We all know their weak currency captivates us to travel to Malaysia.
Like everything, it goes both ways. That’s why there are so many Malaysian workers in Singapore.
Especially with rising inflation, more Malaysians are expected to work here now.
More M’sians Might Be Coming to S’pore to Work in the Coming Months
As COVID-19 eases and Singaporean companies resume active hiring, many Malaysians are expected to come to Singapore to work.
Firstly, Malaysia’s high cost of living.
For us Singaporeans, when we cross the border to shop, we can simply divide the prices by three and pay that amount in SGD. This way, our couple thousand dollars a month salary can sustain us.
However, Malaysians make that same couple thousand dollars a month and still have to pay the sum (undivided by three).
In other words, they’re making Singapore’s numbers but paying Malaysia’s price. Evidently, it might be challenging to cope there, especially in pricier parts of the country like its capital Kuala Lumpur.
As such, they come over here to reap the advantageous exchange rate, which allows them to live more comfortably and have greater spending power.
Moving on, we have Singapore’s shortage of workers.

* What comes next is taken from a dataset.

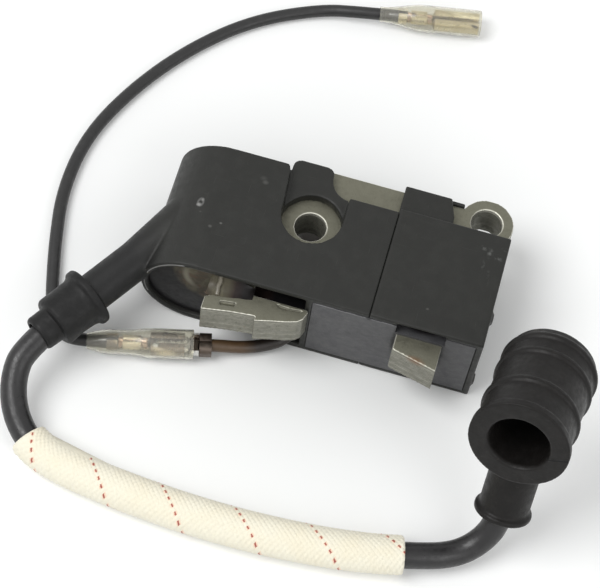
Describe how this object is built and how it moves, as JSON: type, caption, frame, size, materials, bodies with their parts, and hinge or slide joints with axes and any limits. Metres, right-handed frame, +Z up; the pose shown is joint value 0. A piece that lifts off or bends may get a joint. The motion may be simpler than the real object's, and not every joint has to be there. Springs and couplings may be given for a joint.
{
  "type": "ignition coil",
  "caption": "Ignition coil module for a small engine: moulded housing on a laminated steel core, sleeved high-tension lead with plug boot, and an unplugging stop lead.",
  "frame": {"origin": "axis of the left mounting hole at the underside of the steel core", "axes": "+Z up along the mounting hole, +X along the core's back bar toward the second hole, +Y away from the flywheel"},
  "size_m": [0.0993, 0.1186, 0.0425],
  "materials": {
    "housing": "moulded, lightly scuffed",
    "steel": "stamped laminations, light rust",
    "amber_resin": "cast, translucent",
    "grey_resin": "cast, flush",
    "former": "moulded",
    "copper": "enamelled wire",
    "brass": "plain",
    "tinned": "tinned",
    "rubber": "moulded, matt",
    "lead_cover": "extruded, semi-matt",
    "glass_braid": "woven with one red tracer",
    "brown_cover": "extruded",
    "wire_cover": "extruded",
    "clear_cover": "clear",
    "board": "lacquered",
    "component": "dipped",
    "spring_steel": "drawn"
  },
  "bodies": {
    "module_body": {"coil_housing": "housing", "module_housing": "housing", "core_yoke": "steel", "core_leg": "steel", "primary_bobbin": "former", "primary_winding": "copper", "secondary_bobbin": "former", "secondary_winding": "copper", "coil_potting": "amber_resin", "module_potting": "grey_resin", "circuit_board": "board", "capacitor": "component", "thyristor": "component", "resistor": "component", "diode": "component", "trigger_bobbin": "former", "trigger_winding": "copper", "ht_terminal": "brass", "ground_tab": "tinned", "tower_grommet": "rubber", "ht_lead": "lead_cover", "fibreglass_sleeve": "glass_braid", "brown_lead": "brown_cover", "male_terminal": "tinned"},
    "plug_boot_body": {"plug_boot": "rubber", "plug_spring_clip": "spring_steel"},
    "kill_lead_body": {"lower_receptacle": "brass", "lower_clear_sleeve": "clear_cover", "kill_wire": "wire_cover", "upper_receptacle": "brass", "upper_clear_sleeve": "clear_cover"}
  },
  "joints": [
    {"name": "boot_swivel", "type": "hinge", "parent": "module_body", "child": "plug_boot_body", "pos_m": [0.044, -0.0393, 0.00142], "axis": [0.0079, 0.5692, 0.8221], "range_deg": [-90, 90]},
    {"name": "stop_lead_unplug", "type": "slide", "parent": "module_body", "child": "kill_lead_body", "axis": [-0.9656, -0.26, 0], "range_m": [0, 0.008]}
  ]
}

Because Singapore is a small nation, we often lack manpower in certain industries. In turn, employers have to hire from other countries to fill gaps in the workplace.
This is where Malaysia comes in.
Due to the attractive rewards available to them, many are compelled to work here.
Finally, the nation’s economic instability is a pushing factor for citizens.
The country showed disunity in its political sentiments after last year’s elections. Because of the fragmentations, economic instability will follow.
Also, Malaysia is stuck in the middle-income trap. It is better off than neighbouring countries like Indonesia and the Philippines but worse off than Singapore.
Because of this, the higher-skilled workers from Malaysia and the other nations are going to Singapore to work while the rest stay put.
As a result of this vicious cycle, Malaysia’s workforce is underskilled and is unable to tide through this period of political instability, leading its workers to flee.
Putting Things Into Perspective
Let’s examine how much the pay difference is exactly.
According to The Straits Times’s interview with Johor Indian Muslim Entrepreneurs Association (Perusim), experienced roti canai makers are paid around RM264 (~S$80) daily for a regular 12-hour shift in Singapore.
In comparison, they make only around RM100 (~S$30) per day in Malaysia.
That’s almost a three-times difference.
Johor’s Labour Shortage
Speaking to The Straits Times, Johor South small and medium-sized enterprise adviser Teh Kee Sin said many Singaporeans avoid the “3D (dirty, dangerous, and difficult) jobs.”
In turn, many manufacturing companies in Singapore rely on foreign workers. In Malaysia, many would work in Johor before coming to Singapore eventually.
“Johor’s severe labour shortage has been going on for many years.”
This isn’t exclusive to only one industry; the driving industry is affected too.
No, not the F1 one, the lorry-driving one.
As always, the pay in Singapore is significantly higher than that in Johor. A driver in Singapore can earn around RM10,000 (S$3,000).
Imagine earning 10,000 SGD a month for just driving!
Employment Increase in Q3
In December 2022, the Ministry of Manpower (MOM) announced that 75,900 new jobs were created in the third quarter of 2022.
Of those 75,900, 71,000 were non-residents, with the largest employment increases in the manufacturing and construction industries.
For resident employment, the most significant increases were seen in the financial, info-comm, accommodation, and professional services sectors.
While that’s the case, we all know the tech sector saw many retrenchments and layoffs.
On the bright side, resident long-term unemployment rates decreased to the pre-COVID-19 average of 0.7%.